Обе они необъятных размеров. Под высокими сводами спальни даже огромная кровать под балдахином выглядела не слишком внушительно. На полу красовался мягкий, как руно, ласкающий босые ноги причудливый ковер малинового бархата. В отличие от несколько мрачноватой спальни ванная, больше похожая на жилую комнату, имела жизнерадостный и исключительно уютный вид с легким налетом шаловливости. На стенах висели фотографии в рамках с изображением четырех именитых актрис, общепризнанных красавиц того времени. Джулия Сэндерсон в «Жизнерадостной девчонке», Инна Клер в роли юной квакерши, Билли Берк в образе девушки-хористки и Хейзл Дон в «Даме в розовом». Между Билли Берк и Хейзл Дон поместилась репродукция: бескрайние просторы, занесенные снегом, над которыми светит огромное неприветливое солнце. По утверждению Энтони, картина символизировала холодный душ.
Огромная низкая ванна была снабжена затейливой подставкой для книг. Рядом с ней стенной шкаф ломился от одежды — хватило бы на троих человек — и внушительной коллекции галстуков. Вместо традиционного убогого коврика, больше похожего на полотенце, пол ванной комнаты украшал роскошный ковер, не хуже того, что в спальне. Казалось, пушистое чудо нежно массирует ноги, извлеченные из воды.

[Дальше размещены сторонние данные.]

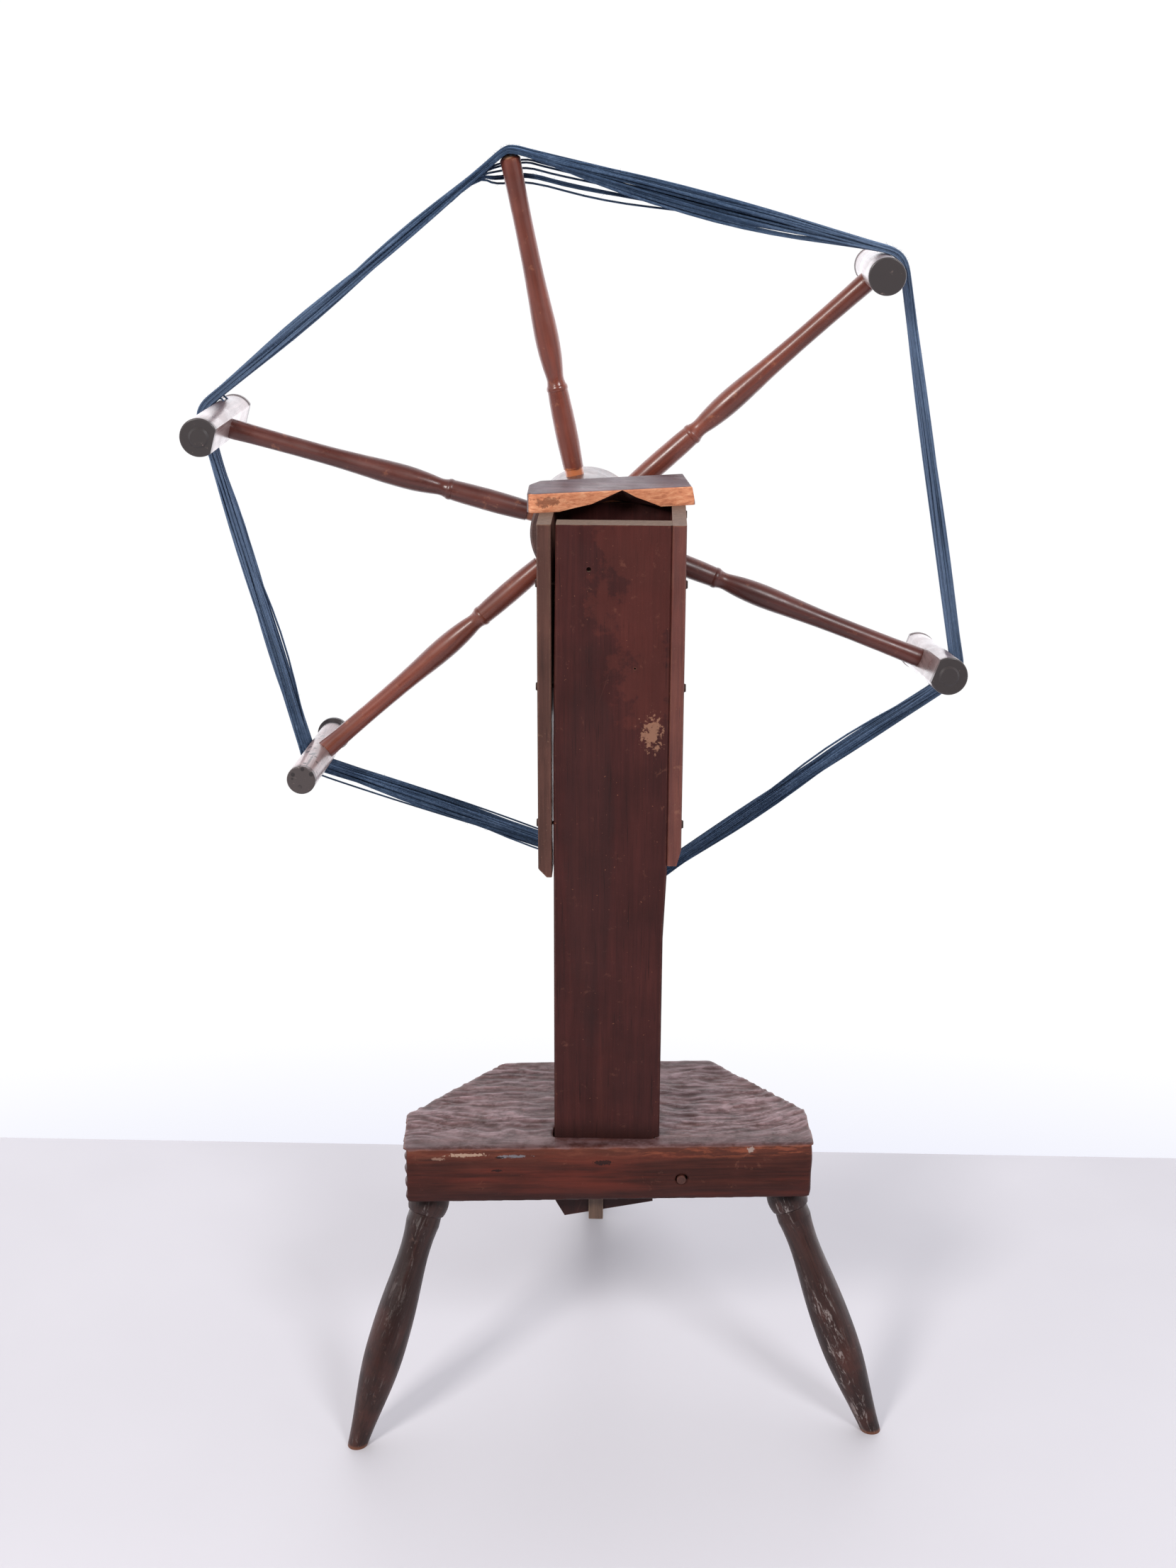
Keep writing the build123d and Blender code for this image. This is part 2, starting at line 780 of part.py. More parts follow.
def skein_support(name):
    """Centre in the wheel's plane and radius of what the skein passes over."""
    angle, reach, bar_r, flat, skew = spokes[name]
    offset_y, wide, thick = skein_lay[name]
    if reach is None:
        reach, bar_r = bare_spoke_end - tip_round, tip_round
    spread = abs(tan(radians(skew))) * wide / 2
    centre = radial(angle) * reach + skewed_axis(angle, skew) * (offset_y / cos(radians(skew)))
    return axle_x + centre.X, axle_z + centre.Z, bar_r + skein_gap + 0.6 * spread


def tangent_normal(a, b):
    """Outward normal, as an angle, of the line that touches two supports."""
    ax, az, ar = skein_support(a)
    bx, bz, br = skein_support(b)
    along = atan2(bz - az, bx - ax)
    return along + acos((ar - br) / hypot(bx - ax, bz - az))


def make_skein():
    """Closed band of wound yarn, straight between supports and bent round each one."""
    order = list(spokes)
    with BuildPart() as skein:
        for i, name in enumerate(order):
            after = order[(i + 1) % len(order)]
            before = order[i - 1]
            normal_in = tangent_normal(before, name)
            normal_out = tangent_normal(name, after)
            x, z, r = skein_support(name)
            offset_y, wide, thick = skein_lay[name]
            turn = degrees(normal_out - normal_in)
            turn = turn - 360 * round(turn / 360)
            start = degrees(normal_in)
            with BuildSketch(Plane.XZ.offset(-(wheel_y + offset_y - wide / 2))):
                with BuildLine():
                    inner = CenterArc((x, z), r, start, turn)
                    outer = CenterArc((x, z), r + thick, start, turn)
                    Line(inner @ 0, outer @ 0)
                    Line(inner @ 1, outer @ 1)
                make_face()
            extrude(amount=-wide)
            for support in (name, after):
                sx, sz, sr = skein_support(support)
                lay_y, lay_wide, lay_thick = skein_lay[support]
                mid = sr + lay_thick / 2
                section = Plane(
                    origin=(
                        sx + mid * cos(normal_out),
                        wheel_y + lay_y,
                        sz + mid * sin(normal_out),
                    ),
                    x_dir=(0, 1, 0),
                    z_dir=(sin(normal_out), 0, -cos(normal_out)),
                )
                with BuildSketch(section):
                    Rectangle(lay_wide, lay_thick)
            loft(ruled=True)
    save(skein, "yarn_skein")


make_post()
make_side_board("side_board_left", box_left, left_face, left_board_foot, left_nails, (6.5, 7.0))
make_side_board("side_board_right", box_right, right_face, right_board_foot, right_nails, (3.5, 13.0))
make_back_board()
make_nails("nails_left", left_nails)
make_nails("nails_right", right_nails)
make_lid()
make_plank()
for leg_name in legs:
    make_leg(leg_name)
make_edge_plug()
make_wedge()
make_axle()
make_hub()
for spoke_name, spoke_facts in spokes.items():
    make_spoke(spoke_name)
    if spoke_facts[1] is not None:
        make_crossbar(spoke_name)
make_worm()
make_worm_pin()
make_gear()
make_gear_arbor()
make_trip_peg()
make_clicker()
make_clicker_block()
make_skein()
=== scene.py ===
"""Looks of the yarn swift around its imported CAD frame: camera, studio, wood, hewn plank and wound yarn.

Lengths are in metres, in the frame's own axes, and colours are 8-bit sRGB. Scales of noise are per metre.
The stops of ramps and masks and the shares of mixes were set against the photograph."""
import json
import math
import random

import bmesh
import bpy
from mathutils import Matrix, Vector, noise


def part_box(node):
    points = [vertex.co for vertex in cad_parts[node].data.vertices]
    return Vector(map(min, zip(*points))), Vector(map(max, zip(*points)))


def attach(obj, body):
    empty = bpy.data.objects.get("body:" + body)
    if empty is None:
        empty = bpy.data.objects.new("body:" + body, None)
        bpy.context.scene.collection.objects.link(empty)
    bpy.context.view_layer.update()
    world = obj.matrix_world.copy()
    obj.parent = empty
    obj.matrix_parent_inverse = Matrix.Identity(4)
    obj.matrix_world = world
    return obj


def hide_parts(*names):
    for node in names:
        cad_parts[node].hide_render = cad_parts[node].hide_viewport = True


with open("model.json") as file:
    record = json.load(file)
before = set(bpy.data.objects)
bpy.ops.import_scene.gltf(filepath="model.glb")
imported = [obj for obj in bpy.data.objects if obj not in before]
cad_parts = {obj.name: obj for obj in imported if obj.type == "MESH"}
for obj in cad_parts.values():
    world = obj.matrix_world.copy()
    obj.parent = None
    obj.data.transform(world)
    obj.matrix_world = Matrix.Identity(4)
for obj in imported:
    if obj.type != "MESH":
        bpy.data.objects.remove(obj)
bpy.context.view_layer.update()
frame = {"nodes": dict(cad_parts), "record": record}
nodes = frame["nodes"]
joints = {j["name"]: j for j in frame["record"]["behaviour"]["joints"]}
AXLE = Vector(joints["wheel_spin"]["pos_m"])
PLANK_TURN = math.radians(3.6)          # about Z, against the box
PLANK_CENTRE = Vector((0.0223, -0.058, 0))
UP = (0, 0, 1)
ALONG_X = (1, 0, 0)
ALONG_Y = (0, 1, 0)
FRONT = (0, -1, 0)
ORIGIN = (0, 0, 0)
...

Словом, место для священных ритуалов. Сразу видно, что Энтони здесь одевается, укладывает в безупречную прическу волосы, а также занимается другими делами, не считая сна и приема пищи. Ванная комната являлась предметом гордости, и он точно знал, что если обзаведется возлюбленной, то повесит ее портрет лицом к самой ванне, дабы, затерявшись в успокоительных клубах горячего пара, без помех созерцать предмет своей любви, предаваясь нежным и чувственным мечтам о красоте избранницы.